SET PROBLEM |
Reproduce the top of the data verbatim, through and including the line that contains "const footSpread = 3.6;".

INFORMATION SHOWN |
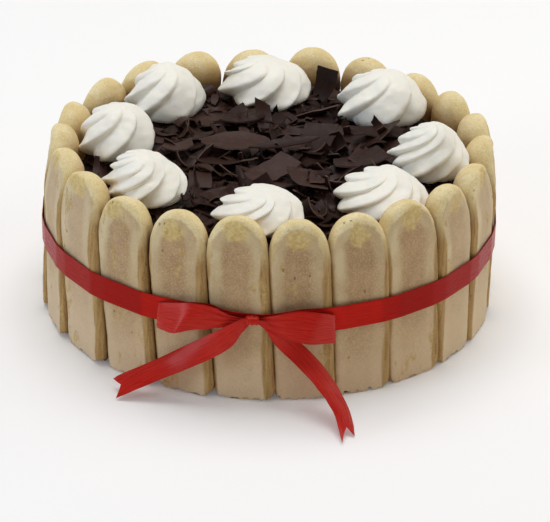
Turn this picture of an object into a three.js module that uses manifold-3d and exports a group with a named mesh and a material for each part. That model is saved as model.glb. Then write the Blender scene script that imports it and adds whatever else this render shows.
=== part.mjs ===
import * as THREE from "three";
import { mergeVertices } from "three/addons/utils/BufferGeometryUtils.js";
import Module from "manifold-3d";

// A round tiramisu cake: a standing ring of ladyfingers round sponge and cream, chocolate shavings and
// eight piped cream rosettes on top, and a satin ribbon tied round it in a bow.
// Millimetres, +Z up, the origin at the middle of the base, the bow on the -Y side. A turn is in degrees
// from +X, counterclockwise seen from above.

const touchGap = 0.3; // air kept between pieces that touch

const ringRadius = 106.1; // from the middle of the cake to the middle of a ladyfinger
const fingerHeight = 93;
const fingerThickness = 15.8;
const fingerTipLength = 16; // the rounded end
const fingerTipPower = 2.4; // of the superellipse that the end follows
const fingerTipShares = [0, 0.45, 0.75, 0.93, 0.995]; // of the length of the end, one for each ring
const facePower = 0.4; // makes the outer side of a section square and flat
const innerPower = 0.87; // makes its inner side nearly round
const fingerGap = 0.2; // air on each side of a ladyfinger
const footSpread = 3.6; // how far the feet on the -X side stand out past their tips

// The ladyfingers counterclockwise, the first one in front beside the bow. For each the seam on its left,
// in degrees: its turn at the tips, how wide it gapes and how far its foot is turned past its tip; then
// how far the tip of the ladyfinger stands above the others.
const fingers = [
  [-91.4, 0, 3.2, 0],
  [-75.5, 0, 2.2, 0.4],
  [-60.8, 0, 2.4, 1.5],
  [-46.7, 0, 4.2, 0],
  [-28.6, 0, 0, -1.3],
  [-12.6, 2.4, 0.8, -0.4],
  [3.3, 0, 1.5, -0.4],
  [19.1, 2.2, 2.8, -0.8],
  [35.6, 0.8, 3, -1.2],
  [52.7, 2.1, 3, -0.5],
  [69.9, 1.2, 3, 0.2],
  [87.1, 2, 3, -2.4],
  [104.5, 1.5, 3, -0.8],
  [121.1, 0.6, 3, -0.5],
  [137.6, 0.7, 3, -1.2],
  [155.4, 3.3, 3, -1.2],
  [172.9, 0.6, 3.4, -0.2],
  [188.4, 0.7, 5, 0],
  [203.8, 0.2, 6, 0.3],
  [220.4, 0, 6.4, -1.3],
  [237.7, 0, 4.4, 0],
  [253.7, 0, 3.2, 1.5],
];

const coreGap = 0.5; // air between the sponge and the ladyfingers
const coreRadius = ringRadius - fingerThickness / 2 - coreGap;
const coreSides = 44;
const cakeHeight = 65; // sponge and cream up to the underside of the chocolate
const bedTop = 75.5; // bare top of the chocolate that the shavings lie in

const shavingSpots = 150; // places tried, spread evenly over the bed
const shavingTries = 8; // each try at a place is a little smaller
const shavingShrink = 0.6; // share of its size that the last try would lose
const shavingThickness = 1.5;
const shavingReach = coreRadius - 0.4; // no shaving goes further out
const shavingFloor = cakeHeight + 1.5; // or lower than this
const shavingHold = 2; // cubic millimetres that each shares with the bed
const shavingLength = [14, 30];
const shavingWidth = [7, 13];
const shavingCurl = [10, 26]; // radius of the curl
const shavingLift = { hollow: [-0.6, 0.3], arched: [1.2, 2.4] }; // above the bed
const shavingEnd = 0.7; // share of its width that a shaving keeps at its ends
const largeCurl = 30;
const largeLift = 1;
const shavingTilt = 26; // most degrees a scattered shaving is tipped
const shavingSeed = 11;

// Large shavings set by hand: x, y, length, width, turn, pitch, roll.
const largeShavings = [
  [-14, 44, 48, 8, 4, 4, 22], // long one in front of the back rosette
  [-1, 53, 19, 9, 95, 62, 0], // upright against the back rosette
  [25, 84, 24, 17, 100, 38, 8], // leaning on a back ladyfinger
  [-30, 79, 24, 15, 70, 34, -12],
  [20, -12, 34, 14, 30, 9, -14],
  [-24, -18, 32, 13, 150, -10, 16],
  [3, 20, 30, 15, 75, 12, 14],
];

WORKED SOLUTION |
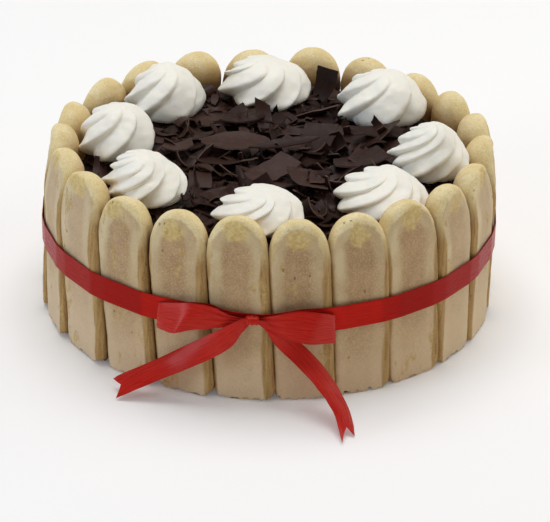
Turn this picture of an object into a three.js module that uses manifold-3d and exports a group with a named mesh and a material for each part. That model is saved as model.glb. Then write the Blender scene script that imports it and adds whatever else this render shows.
=== part.mjs ===
import * as THREE from "three";
import { mergeVertices } from "three/addons/utils/BufferGeometryUtils.js";
import Module from "manifold-3d";

// A round tiramisu cake: a standing ring of ladyfingers round sponge and cream, chocolate shavings and
// eight piped cream rosettes on top, and a satin ribbon tied round it in a bow.
// Millimetres, +Z up, the origin at the middle of the base, the bow on the -Y side. A turn is in degrees
// from +X, counterclockwise seen from above.

const touchGap = 0.3; // air kept between pieces that touch

const ringRadius = 106.1; // from the middle of the cake to the middle of a ladyfinger
const fingerHeight = 93;
const fingerThickness = 15.8;
const fingerTipLength = 16; // the rounded end
const fingerTipPower = 2.4; // of the superellipse that the end follows
const fingerTipShares = [0, 0.45, 0.75, 0.93, 0.995]; // of the length of the end, one for each ring
const facePower = 0.4; // makes the outer side of a section square and flat
const innerPower = 0.87; // makes its inner side nearly round
const fingerGap = 0.2; // air on each side of a ladyfinger
const footSpread = 3.6; // how far the feet on the -X side stand out past their tips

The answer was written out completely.